Obviamente, não escapou aos ministros do Supremo essa cadeia de implicação lógica (se a CF proíbe a prisão após segunda instância, não vale o art. 637; por outro lado, se o art. 637 é compatível com a CF, pode haver prisão após segunda instância. No entanto, se pode haver prisão após segunda instância, e o art. 283 expressamente a proíbe, então este deverá ser desconsiderado; na perspectiva inversa, se o art. 283 é constitucional, por que não teria eficácia legislativa?). Eis o que disse o ministro Teori Zavascki quando da decisão sobre Embargos de Declaração em relação ao HC 126292:

“Pode-se, quem sabe, objetar que houve omissão consistente na ‘declaração da inconstitucionalidade do art. 283, caput, do Código de Processo Penal’, (…). Mas nem essa objeção procede…” (p. 2).

Os ministros trataram de endereçar a questão, mas não quero entrar aqui no mérito das posições. Para nós, basta a clareza de que, juridicamente, a questão agora é declarar se o art. 283 é constitucional ou não e, daí, derivar a interpretação de que ele veda a prisão após segunda instância. Além disso, como espero que tenha ficado claro, as divergências das várias legislações criam conflitos interpretativos que acabam por demandar do STF o retorno – na prática – à mesma questão.


Política

O que fica claro, sem entrar no mérito jurídico das teses de ambos os lados, é que a legislação brasileira é conflitante. Nesse sentido, cabe perguntar: em que direção devemos fazer a reforma legislativa? Tornar compatível o art. 283 com o art. 637 e permitir a prisão após condenação em segunda instância? Ou alterar o art. 637 para compatibilizá-lo com o art. 283, proibindo a execução da condenação em segunda instância?

Nos EUA, por exemplo, réus cumprem pena após a condenação em primeira instância. A razão é meio óbvia: são condenados por júri popular e deve-se confiar na Justiça. Uma condenação pelo júri que não leva ao início da pena é, obviamente, equivalente a dizer que o sistema de Justiça não é confiável.
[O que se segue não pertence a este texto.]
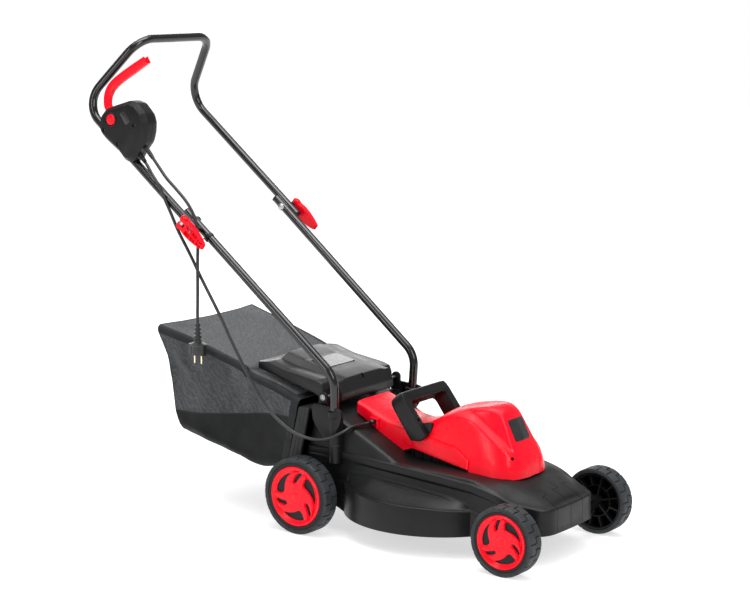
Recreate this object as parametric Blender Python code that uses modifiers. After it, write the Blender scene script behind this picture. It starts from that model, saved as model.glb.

No Brasil, apenas os crimes contra a vida são objeto de julgamentos por júri popular na primeira instância. Nos demais casos, em geral, o mesmo juiz que autorizou buscas, apreensões, prisões preventivas e outras medidas instrutórias no curso da ação penal é quem emite a sentença. Assim, faz sentido evitar condenação em primeira instância para crimes que não passam por júri popular.

No meu entendimento, portanto, os crimes contra a vida – que vão a júri popular – deveriam ensejar cumprimento de pena logo após a condenação em primeira instância. Para os demais casos, a prisão após segunda instância minimiza o fato de que, na primeira instância, o juiz de instrução é quem sentencia o réu. Não é o ideal, pois a condenação em primeira instância cria um viés para os juízes da segunda, além de encarecer os custos de defesa. Melhor seria reformar o sistema judiciário brasileiro, separando com clareza a fase instrutória do processo da fase de julgamento do réu.

Não por outra razão, a Transparência Brasil apoiou no passado a emenda Peluso, que visava alterar a Constituição para deixar claro, de uma vez por todas, que se pode executar a pena após condenação em segunda instância. A OAB – um dos atores que entrou com a ADC agora – obviamente foi contra, pois advogados sabidamente ganham muito dinheiro ao defender criminosos de colarinhos branco, dadas as amplas oportunidades de protelações nas instâncias superiores. Não nos iludamos: há muito interesse em impedir que se faça justiça no Brasil. A bagunça legislativa brasileira, como mostrei aqui, contribui não apenas para isso, mas também para encher o bolso de advogados.